Did I see a bear? Yes. I saw a total of two black bears. The first one was when I was hiking with a group. I was leading and spied a bear approximately 20 feet away from us in the woods. It was on its hind legs, paws perched against a tree. I stopped and pointed it out. We talked about how cute it was, and we moved on. The second time, I was walking alone. A bear crossed the dirt road I was walking on. It didn’t even see me. If you don’t agitate the bear, the bear will do nothing. Black bears are common on the AT, and much less aggressive than other bears. Usually, the only reason one will charge is when it’s protecting near-by cubs. Even in this rare situation, it would be pointless to try and search for a weapon to ward it off. The only other reason a bear would attack? If you didn’t hang your food in a tree and instead keep it next to your tent. Mice were more of a nuisance to me than bears ever were.
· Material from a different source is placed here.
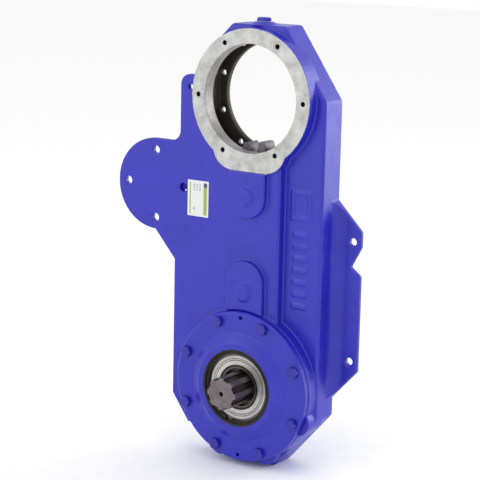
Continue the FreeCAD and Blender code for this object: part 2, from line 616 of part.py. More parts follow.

Weight is a key factor in any long-distance hiking trip. Hikers get touchy on the subject of pack weight. We carry everything on our backs. Extra pounds can be a death sentence. I had to take an extra week off because I carried too much at once. The average weight of a gun is just over one pound. Unloaded. A machete weighs over two pounds. I was carrying an average of 25 pounds. Why would I want to waste my precious pack weight on something I will never use? I would rather spend my weight ration on things like a jar of peanut butter and a pack of cookies. The heaviest thing I was willing to carry was my tent, which was about 4 pounds.
Lastly, the hiking community is a tight-knit family. During the beginning of the Appalachian Trail, there are thousands of people hiking. It is impossible to go through your day without seeing someone. With that many people around, it’s hard to feel unsafe. Once you join the hiking community, you become part of a club. That club guarantees someone will always have your back. Later on in my hike, I spent the majority of my day walking alone. However, I had formed a bond with other hikers who always had a meeting plan. We agreed at the beginning of the day where we were going to end our day. No matter how late I was coming into camp, I knew that there would be someone there to greet me. On the rare occasion where I wasn’t planning on meeting anyone, I could still communicate with my fellow hikers. Every shelter on the AT has logs or paper journals. These logs allow hikers to sign in and leave notes for their hiking friends. If the situation was dire, everyone carried a cell phone. There was always a way to get a message out to the hiking community.
So no, I never felt the need to carry any sort of protection. If you are going on a week-long hike and feel safer carrying a weapon, that is your prerogative. If you’re going camping in a car and have the luxury to carry heavier objects, by all means, take the machete. But for those of us who plan on living from a single backpack for a long time, a weapon isn’t worth the weight.